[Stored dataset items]
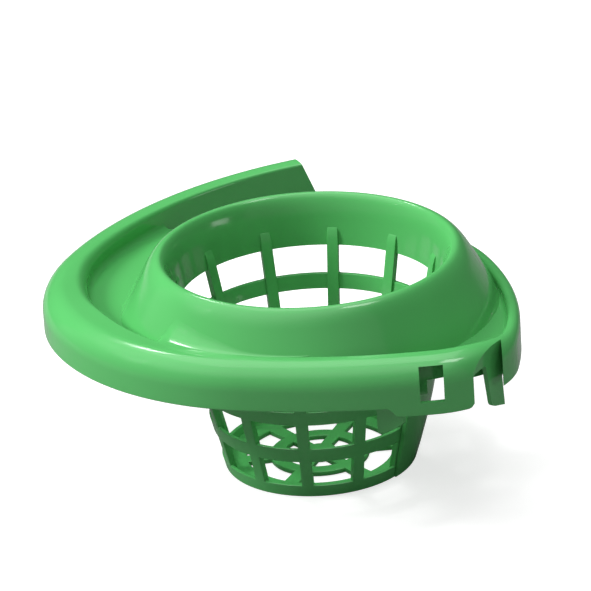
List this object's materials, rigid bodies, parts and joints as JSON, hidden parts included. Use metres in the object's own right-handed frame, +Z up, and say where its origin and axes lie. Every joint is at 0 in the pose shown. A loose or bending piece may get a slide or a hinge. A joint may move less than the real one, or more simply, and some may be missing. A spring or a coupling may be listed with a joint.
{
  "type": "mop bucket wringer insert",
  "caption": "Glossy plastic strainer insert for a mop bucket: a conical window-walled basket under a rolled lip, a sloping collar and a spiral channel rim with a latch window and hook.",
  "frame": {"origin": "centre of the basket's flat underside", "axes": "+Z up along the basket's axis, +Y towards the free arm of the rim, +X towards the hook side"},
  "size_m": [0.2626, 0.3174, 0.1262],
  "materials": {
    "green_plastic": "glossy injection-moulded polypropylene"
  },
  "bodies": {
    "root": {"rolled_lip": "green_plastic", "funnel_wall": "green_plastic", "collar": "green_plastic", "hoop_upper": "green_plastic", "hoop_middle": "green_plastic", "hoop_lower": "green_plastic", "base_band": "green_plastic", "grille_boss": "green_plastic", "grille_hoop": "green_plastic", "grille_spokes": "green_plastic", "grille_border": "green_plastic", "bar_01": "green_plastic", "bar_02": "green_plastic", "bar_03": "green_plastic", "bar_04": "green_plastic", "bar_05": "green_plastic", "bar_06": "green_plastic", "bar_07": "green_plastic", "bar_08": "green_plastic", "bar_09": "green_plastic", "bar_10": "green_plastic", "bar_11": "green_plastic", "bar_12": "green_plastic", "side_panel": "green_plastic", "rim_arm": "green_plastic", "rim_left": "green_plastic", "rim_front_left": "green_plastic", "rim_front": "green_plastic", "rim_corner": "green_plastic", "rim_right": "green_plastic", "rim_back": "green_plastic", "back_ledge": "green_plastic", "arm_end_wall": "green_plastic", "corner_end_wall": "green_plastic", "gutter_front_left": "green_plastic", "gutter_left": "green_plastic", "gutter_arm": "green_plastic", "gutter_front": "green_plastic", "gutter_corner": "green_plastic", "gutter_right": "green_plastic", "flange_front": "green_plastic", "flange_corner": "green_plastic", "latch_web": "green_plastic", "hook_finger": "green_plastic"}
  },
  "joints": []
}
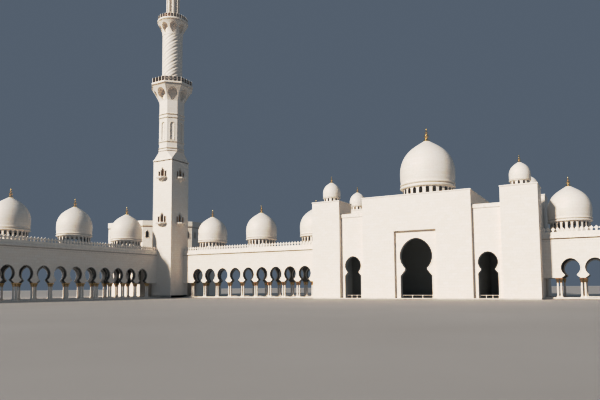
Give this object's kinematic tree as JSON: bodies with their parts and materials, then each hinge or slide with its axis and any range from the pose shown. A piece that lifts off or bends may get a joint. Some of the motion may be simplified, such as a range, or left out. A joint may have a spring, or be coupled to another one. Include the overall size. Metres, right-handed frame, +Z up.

## Written task
Show all lines from the data above in which the word "origin" appears.

## Exercise output
List this object's materials, rigid bodies, parts and joints as JSON, hidden parts included. Use metres in the object's own right-handed frame, +Z up, and say where its origin and axes lie. Every joint is at 0 in the pose shown. A loose or bending piece may get a slide or a hinge. A joint may move less than the real one, or more simply, and some may be missing. A spring or a coupling may be listed with a joint.
  "frame": {"origin": "centre of the basket's flat underside", "axes": "+Z up along the basket's axis, +Y towards the free arm of the rim, +X towards the hook side"},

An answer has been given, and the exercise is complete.